No, not Blake. Blake does not seem sordid. Blake remains an innocent – just lost, like a child, likely in a manic state, depressed clearly (hypomanic, not hypermanic) and more, likely or certainly shooting up which explains his most-of-the-time almost catatonic state. What is interesting about the scene is the contrast between the innocence and almost sparkly cleanness of boys and the dim and dingy house, the contrast of which I am sure is no accident. More, that the band unlike most others who turn most or many door-to-door people away seem oddly reluctant to let the two church boys go, which seems to sorta freak-out the Church of Latter Day Saints boys, and if they are freaked out… well… enough said.
It’s interesting that throughout the film there is, if you listen, the sound of church-bells ringing – a full peale – ever so quietly in the beginning as Blake sits outside of his house, but each time, a bit louder such that by the end, before he enters into his shed for the very last time, you hear the church bells full-on. This is when you hear the bell and for Whom It Tolls. It’s done well, and it’s subtle and you have to really be paying attention, but it’s there and I don’t know that I’m wrong. Bells have always served as “a calling” – usually a calling to worship, but to Blake, obviously, a different kind of calling and a way out of what is not a good situation for him. Obviously here there is deep sorrow and perhaps for the first time I the film we really see a close-up of Blake’s blue, pool-like eyes, which in fact, do seem filled with sorrow.

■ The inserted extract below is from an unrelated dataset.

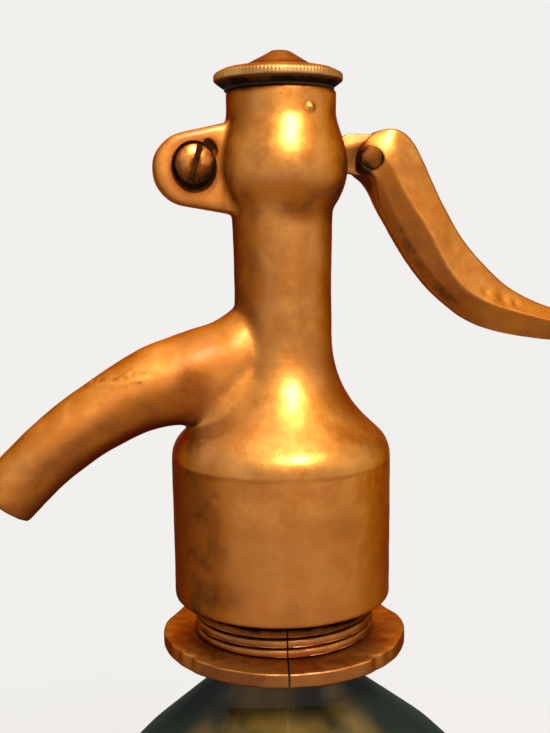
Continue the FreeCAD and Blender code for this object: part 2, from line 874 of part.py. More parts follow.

We know how this is going to end. We know because we, or most of us, were there when Cobain died. We remember it all too well. The shed is shot from different angles, the door opened, then Blake’s (Cobain’s) body limply on the floor next to a gun. Soon, the body is taken away, police milling about here and there, others, all of the expected people, and it all seems so very sterile – no pomp or circumstance. We are all so very ordinary in our death. We all go out the same way, no matter how dramatic we try to make it, our final exit is dead boring.
It’s hard to say Blake/Cobain took the ‘easy’ way out because we know from what he wrote in his journals how much he suffered, so do we blame him for wanting out? Maybe I’d opt out too. I can’t say. As they say, Walk a mile in my shoes. I’ve used that line too and I mean it. As Paul Westerberg says, “You be me for a while and I’ll be you…” Yup.